GIVEN PROBLEM:
Restate the opening lines of the material below word for word, stopping after the line that contains "plug.matrix_basis = across".

# # # #

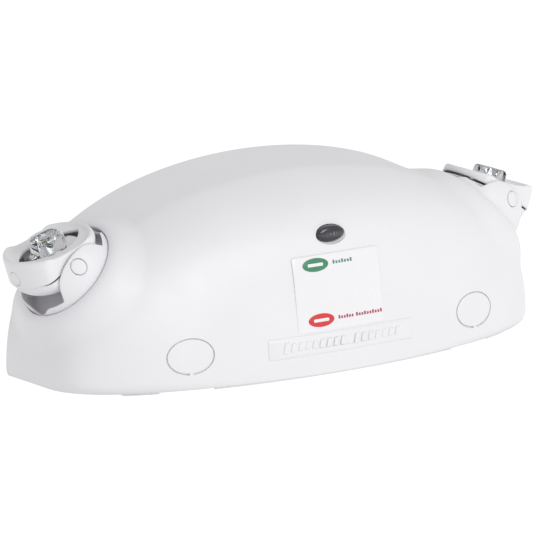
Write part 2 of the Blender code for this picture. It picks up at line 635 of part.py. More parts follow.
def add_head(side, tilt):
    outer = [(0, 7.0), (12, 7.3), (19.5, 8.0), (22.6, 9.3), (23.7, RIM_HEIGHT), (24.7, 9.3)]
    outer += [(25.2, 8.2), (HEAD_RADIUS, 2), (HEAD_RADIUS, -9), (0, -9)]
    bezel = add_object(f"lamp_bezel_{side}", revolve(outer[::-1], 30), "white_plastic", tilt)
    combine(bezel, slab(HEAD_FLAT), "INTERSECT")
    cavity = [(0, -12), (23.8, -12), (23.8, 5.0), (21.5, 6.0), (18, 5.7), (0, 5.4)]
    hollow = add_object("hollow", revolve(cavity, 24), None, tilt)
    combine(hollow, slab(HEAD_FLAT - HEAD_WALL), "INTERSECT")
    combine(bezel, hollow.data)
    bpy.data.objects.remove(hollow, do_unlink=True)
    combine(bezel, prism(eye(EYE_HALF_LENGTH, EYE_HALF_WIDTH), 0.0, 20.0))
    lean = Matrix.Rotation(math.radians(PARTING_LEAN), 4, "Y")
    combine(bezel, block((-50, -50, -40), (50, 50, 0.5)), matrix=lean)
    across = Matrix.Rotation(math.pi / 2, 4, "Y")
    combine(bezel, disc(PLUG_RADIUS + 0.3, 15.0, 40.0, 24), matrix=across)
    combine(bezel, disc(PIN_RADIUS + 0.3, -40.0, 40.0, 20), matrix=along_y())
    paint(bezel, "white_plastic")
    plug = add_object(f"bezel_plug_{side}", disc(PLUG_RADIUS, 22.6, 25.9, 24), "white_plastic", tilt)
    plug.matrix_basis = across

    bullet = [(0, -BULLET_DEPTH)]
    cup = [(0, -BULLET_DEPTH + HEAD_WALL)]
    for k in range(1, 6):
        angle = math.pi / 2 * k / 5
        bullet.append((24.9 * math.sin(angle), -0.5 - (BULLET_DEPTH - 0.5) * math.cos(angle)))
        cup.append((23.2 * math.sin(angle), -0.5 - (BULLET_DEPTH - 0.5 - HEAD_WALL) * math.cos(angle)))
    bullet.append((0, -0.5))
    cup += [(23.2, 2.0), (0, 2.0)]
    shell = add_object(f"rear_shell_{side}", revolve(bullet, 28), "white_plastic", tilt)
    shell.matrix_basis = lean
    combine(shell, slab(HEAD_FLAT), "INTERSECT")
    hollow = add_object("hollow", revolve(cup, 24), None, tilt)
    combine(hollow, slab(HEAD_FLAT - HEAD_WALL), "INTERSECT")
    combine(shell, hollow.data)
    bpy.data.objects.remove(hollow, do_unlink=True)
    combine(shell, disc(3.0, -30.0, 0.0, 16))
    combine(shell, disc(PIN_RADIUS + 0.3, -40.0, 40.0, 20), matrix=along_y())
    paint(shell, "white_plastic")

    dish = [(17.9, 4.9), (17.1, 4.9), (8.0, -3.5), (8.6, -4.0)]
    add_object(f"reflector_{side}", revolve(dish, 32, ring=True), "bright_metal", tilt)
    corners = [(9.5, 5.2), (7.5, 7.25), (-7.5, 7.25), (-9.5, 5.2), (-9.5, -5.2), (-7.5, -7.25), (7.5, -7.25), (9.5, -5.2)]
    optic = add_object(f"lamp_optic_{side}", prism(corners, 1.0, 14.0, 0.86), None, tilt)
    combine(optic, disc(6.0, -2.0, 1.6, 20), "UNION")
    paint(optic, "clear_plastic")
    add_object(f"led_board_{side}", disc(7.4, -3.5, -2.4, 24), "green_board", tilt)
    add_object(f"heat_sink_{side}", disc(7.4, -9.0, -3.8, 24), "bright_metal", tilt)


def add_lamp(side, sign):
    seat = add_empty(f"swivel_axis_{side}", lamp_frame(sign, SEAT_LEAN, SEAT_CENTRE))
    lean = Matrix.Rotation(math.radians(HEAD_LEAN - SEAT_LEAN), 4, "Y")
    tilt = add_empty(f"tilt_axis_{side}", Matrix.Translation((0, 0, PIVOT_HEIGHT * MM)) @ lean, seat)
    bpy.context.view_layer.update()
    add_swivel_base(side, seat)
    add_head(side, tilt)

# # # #

OUTPUT:
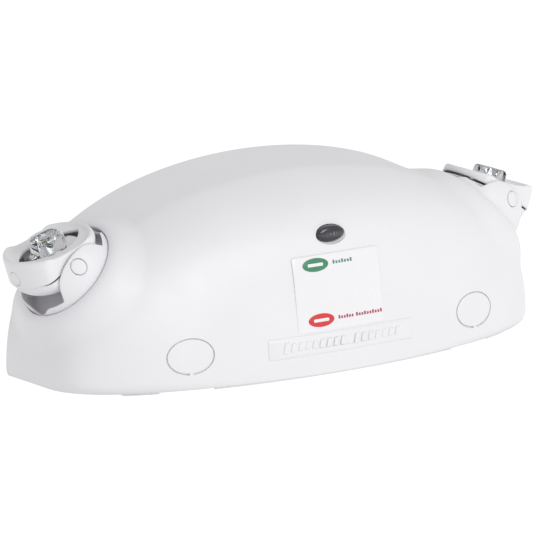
Write part 2 of the Blender code for this picture. It picks up at line 635 of part.py. More parts follow.
def add_head(side, tilt):
    outer = [(0, 7.0), (12, 7.3), (19.5, 8.0), (22.6, 9.3), (23.7, RIM_HEIGHT), (24.7, 9.3)]
    outer += [(25.2, 8.2), (HEAD_RADIUS, 2), (HEAD_RADIUS, -9), (0, -9)]
    bezel = add_object(f"lamp_bezel_{side}", revolve(outer[::-1], 30), "white_plastic", tilt)
    combine(bezel, slab(HEAD_FLAT), "INTERSECT")
    cavity = [(0, -12), (23.8, -12), (23.8, 5.0), (21.5, 6.0), (18, 5.7), (0, 5.4)]
    hollow = add_object("hollow", revolve(cavity, 24), None, tilt)
    combine(hollow, slab(HEAD_FLAT - HEAD_WALL), "INTERSECT")
    combine(bezel, hollow.data)
    bpy.data.objects.remove(hollow, do_unlink=True)
    combine(bezel, prism(eye(EYE_HALF_LENGTH, EYE_HALF_WIDTH), 0.0, 20.0))
    lean = Matrix.Rotation(math.radians(PARTING_LEAN), 4, "Y")
    combine(bezel, block((-50, -50, -40), (50, 50, 0.5)), matrix=lean)
    across = Matrix.Rotation(math.pi / 2, 4, "Y")
    combine(bezel, disc(PLUG_RADIUS + 0.3, 15.0, 40.0, 24), matrix=across)
    combine(bezel, disc(PIN_RADIUS + 0.3, -40.0, 40.0, 20), matrix=along_y())
    paint(bezel, "white_plastic")
    plug = add_object(f"bezel_plug_{side}", disc(PLUG_RADIUS, 22.6, 25.9, 24), "white_plastic", tilt)
    plug.matrix_basis = across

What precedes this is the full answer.